We contemplated the French toast (topped with pears and cranberries in the Lawrence version) but our extraordinarily full bellies cried out for us to please, for the love of all that is holy, stop. So instead we waddled out and wandered the Plateau for a bit, went for a lovely tour up onto Mount Royal with our excellent local tour guide friends, then… went to the Atwater market for maybe just a tiny little snack. (Here’s Bari, global foodie companion.)

Miami again, Michael’s Genuine again. Had to. Boat Show = everything in Miami is booked, booked, booked. But apparently I’ve been living very righteously, and my “why not” last-minute call to Michael’s at 11:30 resulted in a 12 o’clock brunch rez for Bari (remember Bari, from Bali? we have a history of manual labor and fine dining together) and I. Feeling excited and hungry, we ordered: the famous homemade pop-tarts, lemon ricotta pancakes, reuben omelet, tortilla espanola, and chargrilled octopus (the classic brunch dish…)

The rundown: the pop-tarts, one strawberry and one guava n’ cheese (nod to Miami aka. Latin America) were good, if you were a sugar-hound six year-old. So sweet neither of us could finish ours. Not bad, just too sweet for the likes of us savory folk. Lemon ricotta pancakes, delightfully light (and not too sweet) topped with tarty blueberry sauce. Reuben omelet, so good. Egg wrapped around house-made pastrami and tangy thousand island sauce, a dark purple forest of sour cabbage on the side. Tortilla, my favorite. Contender for Mom’s tortilla, and that’s saying something.

Served room temp, as it should be, chock-a-block full of salty potatoes and not a whole lot else. Topped with tomato onion confit; killer. And the beloved octopus from dinner of course made a reappearance. Slightly different in brunch form, the chewy charcoaly octopus took its place amongst spicy stewed peppers, giant beans, and salty olives–finishing the meal on a perfect note. Anne hearts Michael’s Genuine.

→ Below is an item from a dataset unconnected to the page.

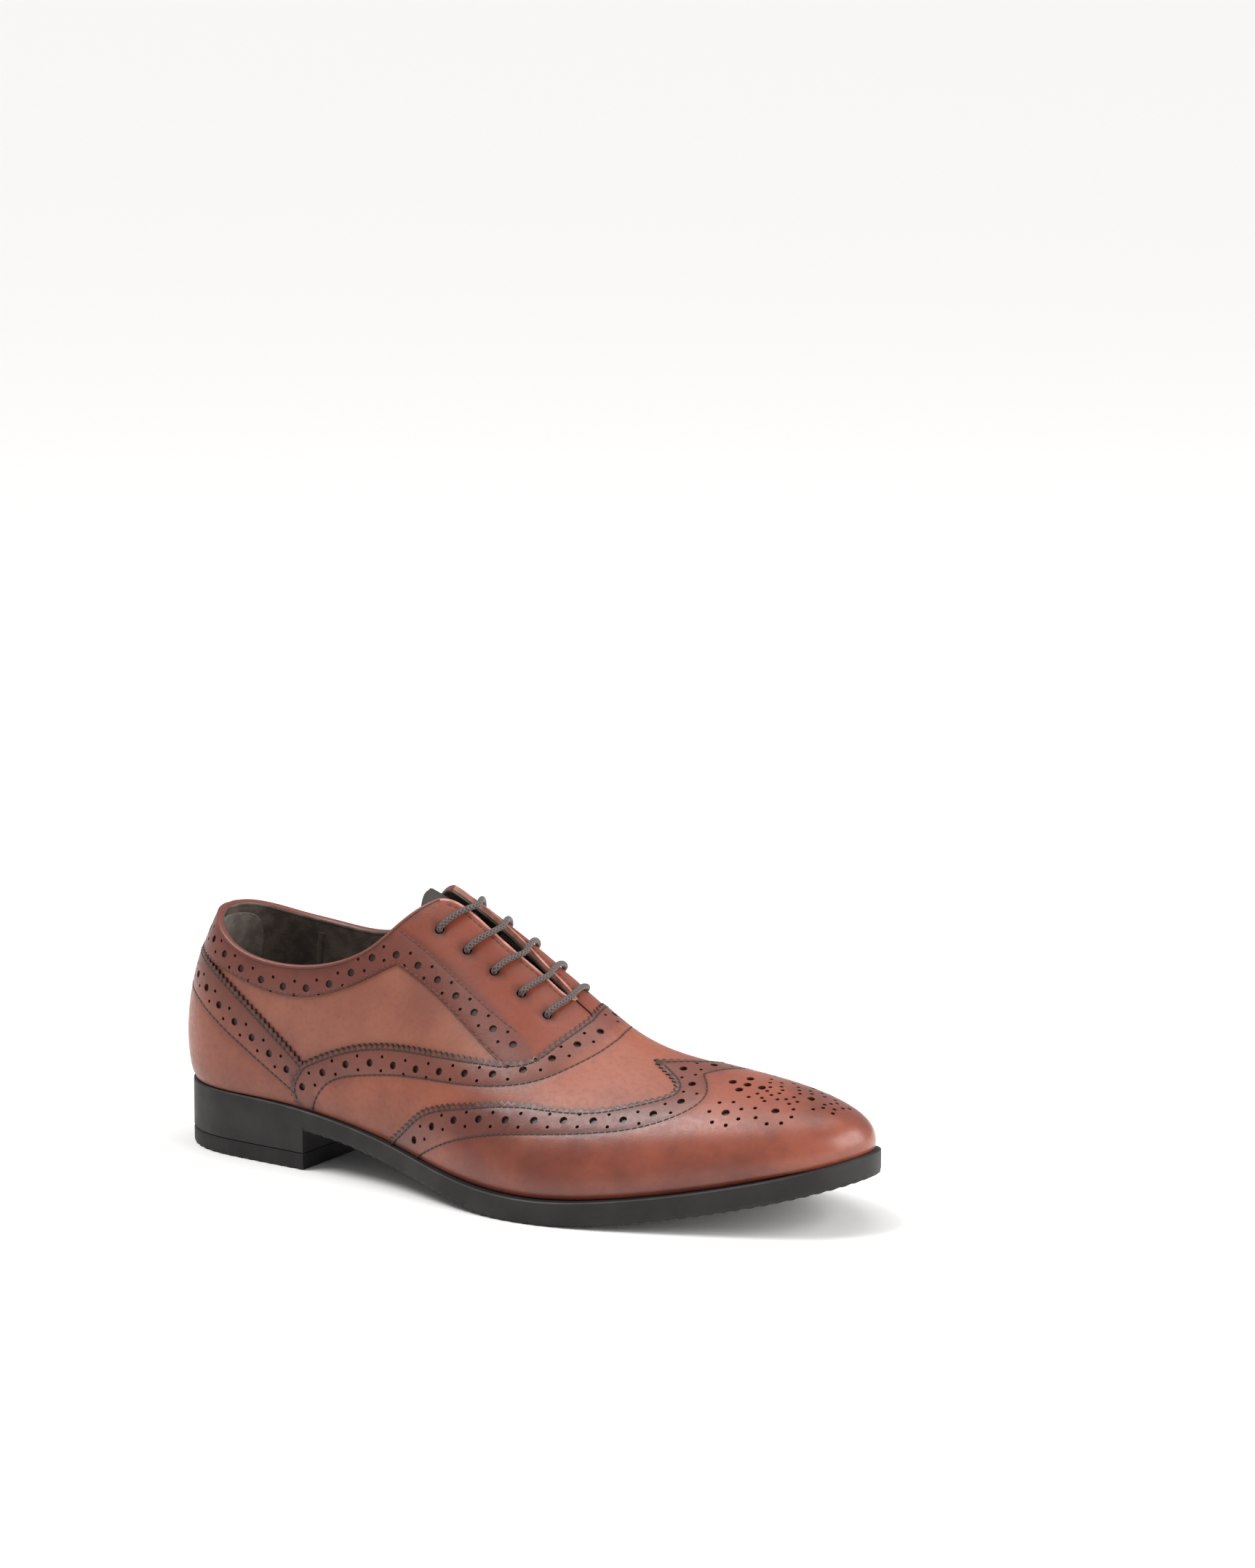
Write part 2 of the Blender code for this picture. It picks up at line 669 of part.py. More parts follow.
def add_object(name, vertices, faces, material, smooth_angle=35.0):
    """A mesh object, cleaned and with its faces pointing out."""
    mesh = bpy.data.meshes.new(name)
    mesh.from_pydata([tuple(map(float, v)) for v in vertices], [], [tuple(map(int, f)) for f in faces])
    work = bmesh.new()
    work.from_mesh(mesh)
    bmesh.ops.remove_doubles(work, verts=work.verts, dist=1e-6)
    loose = [v for v in work.verts if not v.link_faces]
    bmesh.ops.delete(work, geom=loose, context="VERTS")
    bmesh.ops.recalc_face_normals(work, faces=work.faces)
    work.to_mesh(mesh)
    work.free()
    mesh.shade_smooth()
    mesh.set_sharp_from_angle(angle=math.radians(smooth_angle))
    item = bpy.data.objects.new(name, mesh)
    item.data.materials.append(material)
    bpy.context.scene.collection.objects.link(item)
    item.parent = SHOE
    return item


def shell(name, net, low, high, material, inward=0.0):
    """A leather piece: a net thickened from one distance off the last to another.

    Each distance is a number, or a function of the angle. Inward draws the rim in.
    """
    net_angle, net_side, triangles = net
    ids = welded_ids(net_angle, net_side)
    welded = [tuple(ids[i] for i in t) for t in triangles]
    rim = boundary_edges(welded)
    used = sorted({i for t in welded for i in t})
    place = {v: k for k, v in enumerate(used)}
    angle = net_angle[used]
    side = net_side[used]
    base = last_point(angle, side)
    normal = last_normal(angle, side)
    slide = np.zeros_like(base)
    if inward:
        for a, b in rim:
            i, j = place[a], place[b]
            across = np.cross(normal[i] + normal[j], base[j] - base[i])
            across /= np.linalg.norm(across)
            slide[i] += across
            slide[j] += across
        size = np.linalg.norm(slide, axis=1, keepdims=True)
        slide = np.where(size > 0, slide / np.maximum(size, 1e-9) * inward, slide)
    level = np.abs(np.abs(side) - 1) < 1e-6

    def layer(distance):
        if callable(distance):
            distance = distance(angle)[:, None]
        out = base + slide + normal * distance
        out[level, 2] = sole_top(out[level, 0]) + GAP
        return out

    count = len(used)
    faces = [tuple(place[i] for i in t) for t in welded]
    faces += [tuple(place[i] + count for i in reversed(t)) for t in welded]
    for a, b in rim:
        i, j = place[a], place[b]
        faces += [(j, i, i + count), (j, i + count, j + count)]
    return add_object(name, np.vstack([layer(high), layer(low)]), faces, material)


def slab(vertices, faces, turns, levels, corner=None):
    """Adds a flat body over a run of the sole's plan, from levels of (inset, height), top first.

    Both ends of the run stay open where the outline is cut. A corner gives two vertices, inner and
    outer, that lie on the last upright edge of the side wall.
    """
    start = len(vertices)
    count = len(turns)
    for distance, height in levels:
        for sign in (1, -1):
            plan = inset(turns * sign, np.broadcast_to(distance, turns.shape))
            z = np.broadcast_to(height, turns.shape)
            vertices.extend(np.column_stack([plan, z]))

    def at(level, side, i):
        return start + level * 2 * count + side * count + i

    low = len(levels) - 1
    tallest = 1 if low > 1 else 0
    for i in range(count - 1):
        for level in range(low):
            inner = [at(level, 0, i), at(level, 0, i + 1), at(level + 1, 0, i + 1), at(level + 1, 0, i)]
            outer = [at(level, 1, i), at(level, 1, i + 1), at(level + 1, 1, i + 1), at(level + 1, 1, i)]
            if corner and i == count - 2 and level == tallest:
                inner.insert(2, corner[0])
                outer.insert(2, corner[1])
            faces.append(tuple(inner))
            faces.append(tuple(reversed(outer)))
        faces.append((at(0, 1, i), at(0, 1, i + 1), at(0, 0, i + 1), at(0, 0, i)))
        faces.append((at(low, 0, i), at(low, 0, i + 1), at(low, 1, i + 1), at(low, 1, i)))
    return at


def angle_at(along):
    """The outline's angle at a share of SHOE_LENGTH from the back of the heel."""
    return math.degrees(math.acos(1 - 2 * along))


def heel_turns():
    """Stations from the back of the heel to its breast."""
    breast = angle_at(HEEL_LENGTH / SHOE_LENGTH)
    steps = [ANGLE_STEP * i for i in range(int(breast / ANGLE_STEP) + 1)]
    return np.array(steps + [breast], float)


def waist_turns():
    """Stations from the breast of the heel to the toe, with both ends of the flat tread."""
    breast = angle_at(HEEL_LENGTH / SHOE_LENGTH)
    first = int(breast / ANGLE_STEP) + 1
    steps = [ANGLE_STEP * i for i in range(first, int(180 / ANGLE_STEP) + 1)]
    return np.array(sorted([breast, angle_at(FLAT_START), angle_at(SPRING_START)] + steps), float)


def edge_levels(high, low):
    """Top to bottom levels of a body with rounded edges."""
    return [(EDGE_ROUND, high), (0.0, high - EDGE_ROUND), (0.0, low + EDGE_ROUND), (EDGE_ROUND, low)]


def add_outsole(material):
    """The sole with its heel block; the breast of the heel is a wall at HEEL_LENGTH."""
    vertices = []
    faces = []
    front = waist_turns()
    along = outline(front)[:, 0]
    at_front = slab(vertices, faces, front, edge_levels(sole_top(along), sole_bottom(along)))
    heel = heel_turns()
    block = TOP_PIECE_THICKNESS + GAP
    levels = edge_levels(sole_top(outline(heel)[:, 0]), block)
    corner = (at_front(2, 0, 0), at_front(2, 1, 0))
    at_heel = slab(vertices, faces, heel, levels, corner)
    end = len(heel) - 1
    faces.append((at_heel(3, 0, end), at_heel(3, 1, end), at_heel(2, 1, end), at_front(2, 1, 0),
                  at_front(3, 1, 0), at_front(3, 0, 0), at_front(2, 0, 0), at_heel(2, 0, end)))
    return add_object("outsole", vertices, faces, material)


def add_heel_top_piece(material):
    """The wearing layer under the heel block, flat on the floor."""
    vertices = []
    faces = []
    turns = heel_turns()
    levels = [(0.0, TOP_PIECE_THICKNESS), (0.0, EDGE_ROUND), (EDGE_ROUND, 0.0)]
    at = slab(vertices, faces, turns, levels)
    end = len(turns) - 1
    rows = range(len(levels))
    faces.append(tuple([at(r, 0, end) for r in rows] + [at(r, 1, end) for r in reversed(rows)]))
    return add_object("heel_top_piece", vertices, faces, material)


def add_insole(material):
    """A flexible insole that lies on the sole inside the upper."""
    vertices = []
    faces = []
    turns = np.array([ANGLE_STEP * i for i in range(int(180 / ANGLE_STEP) + 1)], float)
    margin = lip(turns) + WALL + 2 * GAP
    seat = sole_top(inset(turns, margin)[:, 0]) + GAP
    slab(vertices, faces, turns, [(margin, seat + INSOLE_THICKNESS), (margin, seat)])
    return add_object("insole", vertices, faces, material)


def tongue_depth(angle):
    """The tongue lies under the lace and rises to its seat under the vamp."""
    run = TONGUE_RISE_END - TONGUE_RISE_START
    share = np.clip((np.asarray(angle, float) - TONGUE_RISE_START) / run, 0, 1)
    share = share * share * (3 - 2 * share)
    return TONGUE_DEPTH + (TONGUE_SEAT - TONGUE_DEPTH) * share


def tongue_underside(angle):
    """The lower face of the tongue."""
    return tongue_depth(angle) - TONGUE_THICKNESS


def add_tongue(material):
    """A sheet under the facings, from the same function as the upper."""
    left, right = both(TONGUE_EDGE)
    polygon = chain(left, right[::-1])
    net = select(triangulate([polygon], TONGUE_ROWS), [polygon])
    return shell("tongue", net, tongue_underside, tongue_depth, material)


# The lace's run: over the facings in five bars, under them between the bars. Each stop is an eyelet
# row (counted from the top) and a side; the shift moves a hidden run past the eyelet that it skips.
LACE_RUN = (
    # row, side, next stretch, shift at a skipped eyelet
    (0, 2, "over", 0.0),
    (0, 1, "under", -0.075),
    (2, 1, "over", 0.0),
    (2, 2, "under", 0.075),
    (4, 2, "over", 0.0),
    (4, 1, "under", 0.0),
    (3, 1, "over", 0.0),
    (3, 2, "under", -0.075),
    (1, 2, "over", 0.0),
    (1, 1, "end", 0.0),
)


def lace_stretch(start, end, kind, shift):
    """Points of one stretch between two eyelets, without the eyelets themselves."""
    gap = np.linalg.norm(last_point(*end) - last_point(*start))
    count = max(2, int(round(gap / LACE_STEP)))
    points = []
    for i in range(1, count):
        t = i / count
        angle = start[0] + (end[0] - start[0]) * t
        side = start[1] + (end[1] - start[1]) * t
        side += shift * math.sin(math.pi * t)
        height = LACE_OVER if kind == "over" else LACE_UNDER
        points.append(surface(np.array(angle), np.array(side), np.array(height)))
    return points


def lace_points():
    """The whole route of the lace."""
    stops = [(EYELETS[row][0], EYELETS[row][side]) for row, side, kind, shift in LACE_RUN]
    route = []
    over_shoulder = LACE_OVER - LACE_SHOULDER * LACE_RADIUS
    under_shoulder = LACE_UNDER + LACE_SHOULDER * LACE_RADIUS
    for i, (row, side, kind, shift) in enumerate(LACE_RUN):
        from_under = i > 0 and LACE_RUN[i - 1][2] == "under" or i == 0
        depths = [under_shoulder, 0.5 * (over_shoulder + under_shoulder), over_shoulder]
        if not from_under:
            depths.reverse()
        for depth in depths:
            route.append(surface(np.array(stops[i][0]), np.array(stops[i][1]), np.array(depth)))
        if kind != "end":
            route += lace_stretch(stops[i], stops[i + 1], kind, shift)
    return route


def add_lace(material):
    """One round lace as a curve with a bevel."""
    points = lace_points()
    curve = bpy.data.curves.new("lace", "CURVE")
    curve.dimensions = "3D"
    curve.bevel_depth = LACE_RADIUS
    curve.bevel_resolution = 2
    curve.use_fill_caps = True
    line = curve.splines.new("POLY")
    line.points.add(len(points) - 1)
    for target, point in zip(line.points, points):
        target.co = (float(point[0]), float(point[1]), float(point[2]), 1.0)
    item = bpy.data.objects.new("lace", curve)
    item.data.materials.append(material)
    bpy.context.scene.collection.objects.link(item)
    item.parent = SHOE
    return item


for old in list(bpy.data.objects):
    bpy.data.objects.remove(old, do_unlink=True)

SHOE = bpy.data.objects.new("shoe_frame", None)
bpy.context.scene.collection.objects.link(SHOE)

SIDED_ROWS = sorted({-r for r in ROWS[:-1]} | set(ROWS[:-1]))
NET = triangulate([p for group in REGIONS.values() for p in group] + HOLES, SIDED_ROWS)

TAN_LEATHER = (0.33, 0.10, 0.045)
DARK_LEATHER = (0.25, 0.07, 0.035)
RUBBER = (0.035, 0.032, 0.030)


def add_overlay(name, thickness, material):
    """A leather piece that lies on the upper over its region."""
    net = select(NET, REGIONS[name], HOLES)
    return shell(name, net, GAP, GAP + thickness, material, GAP / 2)


def centre_on_floor(items):
    """Moves the shoe's frame so that the middle of its bounding box is over the origin."""
    points = np.array([v.co for item in items for v in item.data.vertices])
    middle = (points.min(axis=0) + points.max(axis=0)) / 2
    SHOE.location = (-middle[0], -middle[1], 0.0)


add_heel_top_piece(make_material("top_piece_rubber", (0.03, 0.028, 0.026), 0.6))
add_insole(make_material("insole_cloth", (0.012, 0.011, 0.010), 0.85))
add_tongue(make_material("tongue_leather", (0.06, 0.045, 0.04), 0.6))
add_lace(make_material("lace_cotton", (0.06, 0.05, 0.045), 0.7))
shell("upper", select(NET, REGIONS["whole"], REGIONS["opening"] + HOLES), -WALL, 0.0,
      make_material("quarter_leather", TAN_LEATHER, 0.4))
centre_on_floor([
    add_outsole(make_material("outsole_rubber", RUBBER, 0.55)),
    add_overlay("facing_outer", FACING_THICKNESS, make_material("facing_outer_leather", DARK_LEATHER, 0.4)),
    add_overlay("facing_inner", FACING_THICKNESS, make_material("facing_inner_leather", DARK_LEATHER, 0.4)),
    add_overlay("heel_counter", COUNTER_THICKNESS, make_material("counter_leather", TAN_LEATHER, 0.38)),
    add_overlay("vamp", VAMP_THICKNESS, make_material("vamp_leather", TAN_LEATHER, 0.36)),
    add_overlay("toe_cap", CAP_THICKNESS, make_material("cap_leather", TAN_LEATHER, 0.34)),
])
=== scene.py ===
# %% [markdown]
# # A wing-tip shoe, built on its last
#
# A leather shoe starts as flat panels that are stretched over a last, a solid model of a foot, and
# then fixed to a sole. This lesson works the same way: one function describes the last, every panel
# is drawn on it as an outline, and each panel is cut, punched and given a thickness there. We start
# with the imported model, which fixes where everything goes.

# %% Load the frame
import math

import bmesh
import bpy
import numpy as np
from mathutils import Matrix, Vector
from mathutils.geometry import delaunay_2d_cdt
from mathutils.kdtree import KDTree


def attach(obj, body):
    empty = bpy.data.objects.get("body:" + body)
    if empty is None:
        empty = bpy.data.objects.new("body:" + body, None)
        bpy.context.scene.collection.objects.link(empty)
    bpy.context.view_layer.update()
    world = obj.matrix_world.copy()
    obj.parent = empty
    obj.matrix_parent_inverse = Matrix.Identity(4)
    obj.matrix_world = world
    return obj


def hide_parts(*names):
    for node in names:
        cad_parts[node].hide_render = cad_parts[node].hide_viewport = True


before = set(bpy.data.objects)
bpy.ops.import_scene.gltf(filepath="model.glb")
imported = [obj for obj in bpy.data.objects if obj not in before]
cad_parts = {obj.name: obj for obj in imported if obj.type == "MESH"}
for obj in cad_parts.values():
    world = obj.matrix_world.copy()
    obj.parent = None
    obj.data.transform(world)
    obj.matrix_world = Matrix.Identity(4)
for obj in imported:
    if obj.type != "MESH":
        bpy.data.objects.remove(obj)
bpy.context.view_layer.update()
MM = 0.001
SHIFT = np.array([-151.39, 2.45, 0.0]) * MM
print("frame", sorted(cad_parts))

# %% [markdown]
# ## Sizes
#
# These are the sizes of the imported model: the sole first, then the last, then the leather. The
# tables give the sole's plan and side view as shares of the named sizes.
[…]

Mother’s, a Portland brunch institution. Simultaneously cozy and fancy, Mother’s is full of people devouring omelettes whilst reading the paper as well as gaggles of women drinking coffee and chatting over pancakes. Our table held one order of deeply rich bacon-laden gravy and biscuits, cornflake-crusted challah French toast, and two orders of the house made lox alongside crunchy puffy bagels, thinly sliced red onions, mounds of capers, and meaty slices of tomato. I, one of the lox-eaters, heartily enjoyed my sesame bagel slathered in cream cheese and topped with a few rings of onion, covered in soft salmon, and dotted with a hundred salty capers. Happy and full, we wandered back out into the freezing cold, searching for antiques.

Beats college cafeteria bagel n’ lox by a long, long shot.

French toasty.

Sunny Mother’s.

Thank God Tasty and Sons is family-style, because there is no way we could have dealt with the stress of choosing just one dish each. Sweet Biscuits? Yes. Fritatta loaded with roasted vegetables? Yes. North African stews and sausages? Yes. Platters of beautiful house-cured meats? Yes, yes, yes.

Sitting at the thick wooden table amongst bunches of elated diners delighting in their perfect dishes, we ordered a breakfast board (a neighbor inspired choice,) Erin’s sweet biscuits with berry compote, Moroccan chicken hash, and a cast-iron frittata.

The breakfast board: sweet crisp apple slices (my one true love,) one perfect hard boiled egg, a hot pink mound of house-pickled beets, tough and tasty slivers of beef jerky, two intense bits of bacon, a smidge of chicken pate, a cloud of yogurt cheese with a tiny lake of olive oil, soft crusty bread, and crusty little crostinis. Yogurt cheese was so tangy and sunny, and thankfully Mark Bittman says it’s not so hard to make. Hallelujah, for I need it in my life.

Next, the sweet bitty biscuits with warm blueberry compote and a dollop of unidentifiable yet heavenly creaminess. The texture of a good ol’ fashioned southern biscuit, crunchy top and soft flaky innards, with the quiet sweetness of a high-tea scone, crumbling into a little sea of warm blueberries.

Then the Moroccan hash, a mish-mash of sweet potatoes, squash, green beans, cauliflower, brussel sprouts, olives, and chicken; topped with harissa cream and an over easy egg. All vegetables slightly crispy, the cream holding the tiniest bit of yogurt bite and that dark harissa spice, the egg providing a bit of an amalgam with the excellently runny yolk. Plus, brussel sprouts for brunch, could I ask for more?

A frittata, perhaps. Generous chunks of butternut squash, sweetly caramelized onions, long strips of swiss chard, and salty feta resting in airy eggs in a heavy skillet. Kate had a small out of body experience, Caroline won best restaurant finder award, and Anne just felt extraordinary bliss. Tasty and Sons, we love. Brunch version of Michael’s Genuine. Perfect shared plates in a lovely place. Sunshine streaming in from Williams Ave, hip and smiley waitresses in vintage black blouses bustling about and chatting, long open kitchen with a team of loud happy chefs plating our beautiful brunch.